GM: A gust of wind breathes air into the mannequins’ fabric lungs, and they come to life. As they come to their senses, they realize they have but one mission: to get you!

Player A: I slash at one with my sword.

GM: Okay, roll d20.

The die turns up a 20, so the player deals 1 heart of damage against the mannequin. The damage itself is not targeted towards a specific spot, so that’s all there is to it. The mechanical effect is basically always the same, but thinking of individual parts makes the fiction more engaging if the player is interested.

GM: Easy enough! How about you?

Player B: I want to grab both of the other mannequin’s arms and tear them out with their insides.

GM: Jesus. Roll d20.

The die turns up a 13, a mixed success. This would mean that the player’s character both deals and takes 1 heart of damage, but since the player gave some flourishing, the GM can give some flourishing back.

GM: You manage to tear one arm off but, with the downward force of you pulling on one end, the mannequin slaps you with its other arm. You didn’t know it would hurt like that.
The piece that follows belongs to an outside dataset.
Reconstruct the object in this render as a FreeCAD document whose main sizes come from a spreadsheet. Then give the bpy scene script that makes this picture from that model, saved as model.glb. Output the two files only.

Rolling a 20+ would not have necessarily meant that the player’s character dealt 2 hearts of damage unless they had a special feat. In that case, would the character have still pulled off both arms? Here’s the fun thing about improvisation: you can make it work! Maybe the mannequin has its arms pulled out, but it’s still alive and kicking (literally).

On the other hand, only a real fighter has a chance of really tearing the mannequin in half for good.